* [RAW RECORDS]:

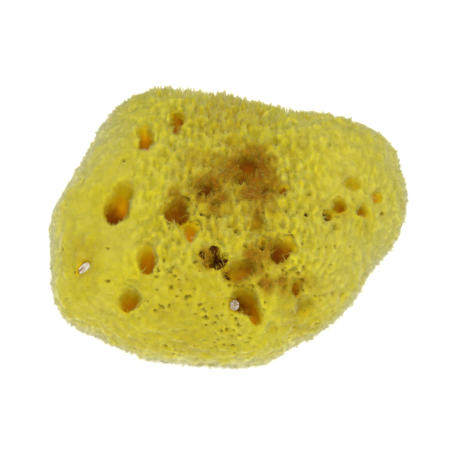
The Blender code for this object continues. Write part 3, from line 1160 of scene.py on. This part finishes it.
# %% A recipe of nodes
class Recipe:
    def __init__(self, name):
        self.material = bpy.data.materials.new(name)
        self.material.use_nodes = True
        self.nodes = self.material.node_tree.nodes
        self.links = self.material.node_tree.links
        self.shader = self.nodes["Principled BSDF"]
        self.place = self.nodes.new("ShaderNodeTexCoord").outputs["Object"]

    def set(self, **values):
        for title, value in values.items():
            self.shader.inputs[title.replace("_", " ")].default_value = value

    def wire(self, value, socket):
        if isinstance(value, tuple):
            socket.default_value = (*value, 1)
        elif isinstance(value, (int, float)):
            socket.default_value = value
        else:
            self.links.new(value, socket)

    def stored(self, name):
        node = self.nodes.new("ShaderNodeAttribute")
        node.attribute_name = name
        return node.outputs["Fac"]

    def combined(self, operation, first, second, clamp=False):
        node = self.nodes.new("ShaderNodeMath")
        node.operation = operation
        node.use_clamp = clamp
        self.wire(first, node.inputs[0])
        self.wire(second, node.inputs[1])
        return node.outputs[0]

    def times(self, first, second):
        return self.combined("MULTIPLY", first, second)

    def plus(self, first, second, clamp=False):
        return self.combined("ADD", first, second, clamp)

    def one_less(self, value):
        return self.combined("SUBTRACT", 1.0, value, True)

    def stepped(self, value, low, high):
        node = self.nodes.new("ShaderNodeMapRange")
        node.interpolation_type = "SMOOTHSTEP"
        node.inputs["From Min"].default_value = low
        node.inputs["From Max"].default_value = high
        self.wire(value, node.inputs["Value"])
        return node.outputs["Result"]

    def noise(self, scale, detail):
        node = self.nodes.new("ShaderNodeTexNoise")
        node.inputs["Scale"].default_value = scale
        node.inputs["Detail"].default_value = detail
        self.wire(self.place, node.inputs["Vector"])
        return self.combined("SUBTRACT", node.outputs["Fac"], 0.5)

    def mixed(self, amount, first, second):
        node = self.nodes.new("ShaderNodeMix")
        node.data_type = "RGBA"
        colours = [socket for socket in node.inputs if socket.type == "RGBA"]
        self.wire(amount, node.inputs["Factor"])
        self.wire(first, colours[0])
        self.wire(second, colours[1])
        return next(socket for socket in node.outputs if socket.type == "RGBA")


# %% [markdown]
# ## Yellow of the open skin
#
# Spongin is a clear lemon gold. It bleaches to cream at the flanks, is a warmer honey in the middle,
# and darkens to olive between the tufts, where less light gets in. The tips of the hairs are the
# lightest.

# %% Yellow of the open skin
SKIN_GOLD = (0.64, 0.56, 0.022)
SKIN_CREAM = (0.67, 0.62, 0.13)
SKIN_HONEY = (0.52, 0.41, 0.014)
EDGE_CREAM = (0.63, 0.60, 0.27)
TIP_LEMON = (0.66, 0.64, 0.16)
GAP_OLIVE = (0.32, 0.25, 0.010)
GAP_BROWN = (0.32, 0.20, 0.008)


def open_skin_colour(recipe, patches, mottle, inner):
    times, plus, mixed, stepped = recipe.times, recipe.plus, recipe.mixed, recipe.stepped
    pale = plus(recipe.stored("pale"), times(patches, 0.6), True)
    colour = mixed(stepped(pale, 0.0, 0.6), SKIN_GOLD, SKIN_CREAM)
    colour = mixed(times(stepped(pale, 0.4, 1.1), 0.9), colour, EDGE_CREAM)
    golden = plus(recipe.stored("golden"), times(patches, 2.0), True)
    colour = mixed(times(golden, 0.8), colour, SKIN_HONEY)
    roughness = recipe.combined("SUBTRACT", 1.0, times(recipe.stored("calm"), 0.85))
    speckle = times(plus(times(patches, 0.8), times(mottle, 1.2)), roughness)
    gaps = plus(times(recipe.stored("tip_gap"), 0.8), speckle, True)
    gaps = times(gaps, recipe.one_less(times(pale, 0.7)))
    between = mixed(stepped(golden, 0.55, 1.1), GAP_OLIVE, GAP_BROWN)
    colour = mixed(times(gaps, times(inner, 0.85)), colour, between)
    tone = recipe.combined("SUBTRACT", recipe.stored("tone"), 0.5)
    tips = plus(times(recipe.stored("along"), 0.35), times(tone, 0.7), True)
    return mixed(tips, colour, TIP_LEMON)


# %% [markdown]
# ## Amber of the channels
#
# Down in a channel the light comes through ever more fibre, so the yellow turns to gold and then to
# amber. The share of the sky that a point doesn't see says how deep it lies.

# %% Amber of the channels
DENT_GOLD = (0.60, 0.45, 0.010)
CHANNEL_GOLD = (0.64, 0.44, 0.004)
CHANNEL_AMBER = (0.61, 0.26, 0.001)


def with_channels(recipe, colour, depth):
    colour = recipe.mixed(recipe.stepped(depth, 0.15, 0.38), colour, DENT_GOLD)
    colour = recipe.mixed(recipe.stepped(depth, 0.3, 0.55), colour, CHANNEL_GOLD)
    return recipe.mixed(recipe.stepped(depth, 0.52, 0.85), colour, CHANNEL_AMBER)


# %% [markdown]
# ## Brown of the stains
#
# A stain goes from olive at its rim to brown, and to red-brown where it runs down into a channel. Hair
# tips take less of it than their feet.

# %% Brown of the stains
STAIN_OLIVE = (0.36, 0.22, 0.008)
STAIN_BROWN = (0.28, 0.110, 0.005)
STAIN_RED = (0.30, 0.085, 0.003)


def with_stains(recipe, colour, worn, depth, inner):
    brown = recipe.mixed(recipe.stepped(worn, 0.5, 1.0), STAIN_OLIVE, STAIN_BROWN)
    brown = recipe.mixed(recipe.stepped(depth, 0.5, 0.85), brown, STAIN_RED)
    foot = recipe.plus(recipe.times(inner, 0.6), 0.4)
    return recipe.mixed(recipe.times(recipe.stepped(worn, 0.1, 0.8), foot), colour, brown)


# %% [markdown]
# ## Dark of the pores
#
# A pore is too small for light to find its floor, so it is simply painted: olive, and umber in the ten
# deep ones. A fine grain frays its edge.

# %% Dark of the pores
PORE_OLIVE = (0.26, 0.18, 0.006)
PORE_UMBER = (0.085, 0.022, 0.003)


def with_pores(recipe, colour, grain):
    holes = recipe.plus(recipe.stored("pore_gap"), grain)
    colour = recipe.mixed(recipe.times(recipe.stepped(holes, 1.2, 0.2), 0.8), colour, PORE_OLIVE)
    return recipe.mixed(recipe.stepped(holes, 0.4, -0.4), colour, PORE_UMBER)


# %% [markdown]
# ## Spongin
#
# Spongin is dull, lets some light through and glows a little at its edge. Subsurface light with a long
# reach for red and hardly any for blue gives the warm depth. A cream sheen, which shows where a surface
# is seen edge on, stands for the finest down, and it is left out of the channels and the stains. Hairs
# need less inner light than the skin, because they are so thin.

# %% Spongin
SPONGIN_ROUGHNESS = 0.95
SPONGIN_REACH = (1.0, 0.7, 0.12)
SPONGIN_SCALE = 2.5 * MM
SHEEN_ROUGHNESS = 0.33
SHEEN_CREAM = (0.95, 0.93, 0.64, 1)
SHEEN = 0.9
SKIN_GLOW = 0.5
HAIR_GLOW = 0.12
PATCH_SCALE = 110
MOTTLE_SCALE = 300
GRAIN_SCALE = 900


def spongin(name, glow):
    recipe = Recipe(name)
    recipe.set(
        Roughness=SPONGIN_ROUGHNESS, Specular_IOR_Level=0.0, Subsurface_Weight=glow,
        Subsurface_Radius=SPONGIN_REACH, Subsurface_Scale=SPONGIN_SCALE,
        Sheen_Roughness=SHEEN_ROUGHNESS, Sheen_Tint=SHEEN_CREAM,
    )
    times, plus, stepped = recipe.times, recipe.plus, recipe.stepped
    patches = recipe.noise(PATCH_SCALE, 3)
    mottle = recipe.noise(MOTTLE_SCALE, 2)
    inner = recipe.one_less(recipe.stored("along"))
    depth = plus(recipe.stored("cavity"), plus(times(patches, 0.25), times(mottle, 0.25)))
    worn = plus(recipe.stored("stain"), plus(times(patches, 1.1), times(mottle, 0.4)))
    colour = open_skin_colour(recipe, patches, mottle, inner)
    colour = with_channels(recipe, colour, depth)
    colour = with_stains(recipe, colour, worn, depth, inner)
    colour = with_pores(recipe, colour, recipe.noise(GRAIN_SCALE, 1))
    downy = times(stepped(depth, 0.3, 0.1), stepped(worn, 0.6, 0.1))
    recipe.wire(times(downy, SHEEN), recipe.shader.inputs["Sheen Weight"])
    recipe.wire(colour, recipe.shader.inputs["Base Color"])
    return recipe.material


skin_paint = spongin("spongin_skin", SKIN_GLOW)
hair_paint = spongin("spongin_hair", HAIR_GLOW)
for piece in [skin, *coats]:
    piece.data.materials.append(skin_paint if piece == skin else hair_paint)
bpy.ops.object.select_all(action="DESELECT")
print(len(coats) + 1, "pieces painted")
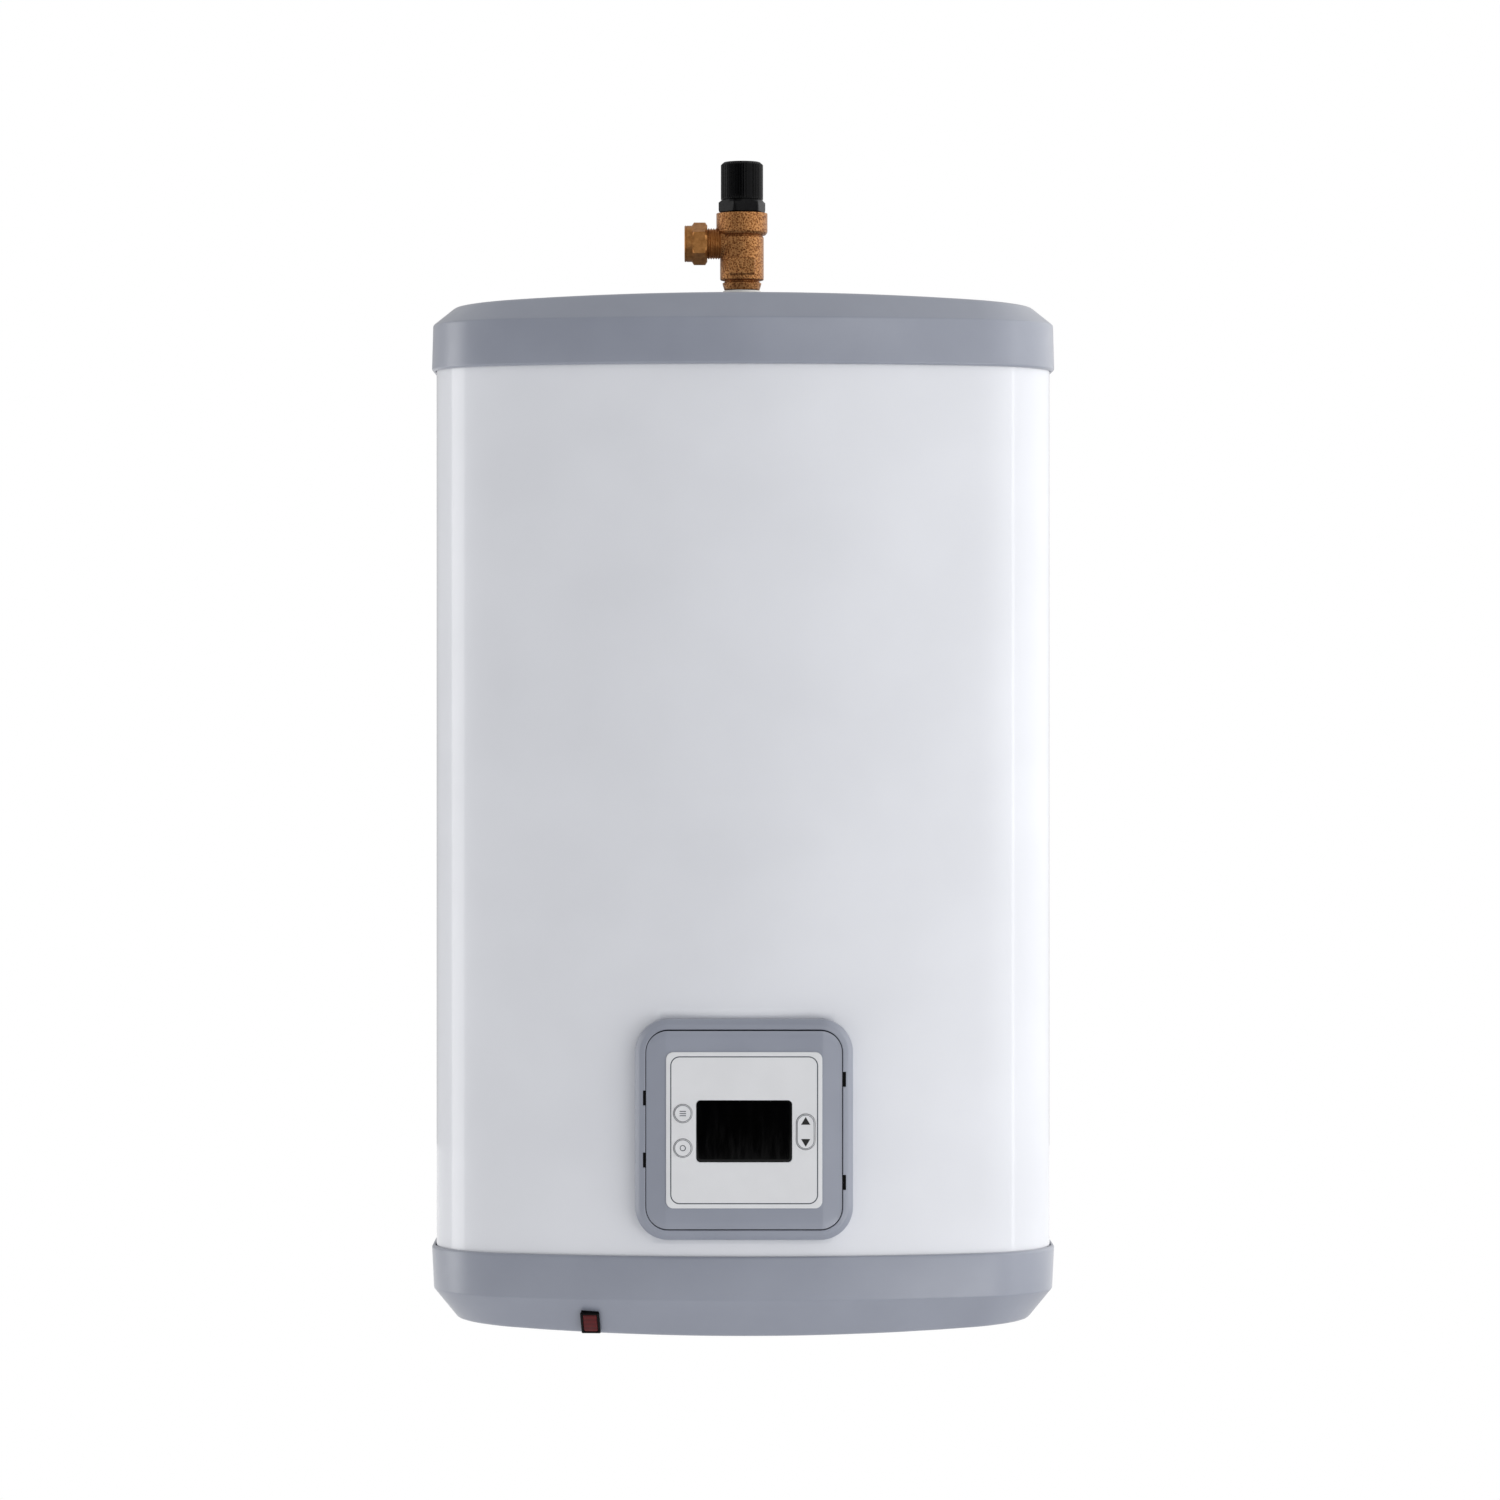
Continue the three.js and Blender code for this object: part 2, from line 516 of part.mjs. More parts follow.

* [YOUR GOAL]:
From the entries above, copy each line holding "this".

* [THE RESULT]:
The Blender code for this object continues. Write part 3, from line 1160 of scene.py on. This part finishes it.
Continue the three.js and Blender code for this object: part 2, from line 516 of part.mjs. More parts follow.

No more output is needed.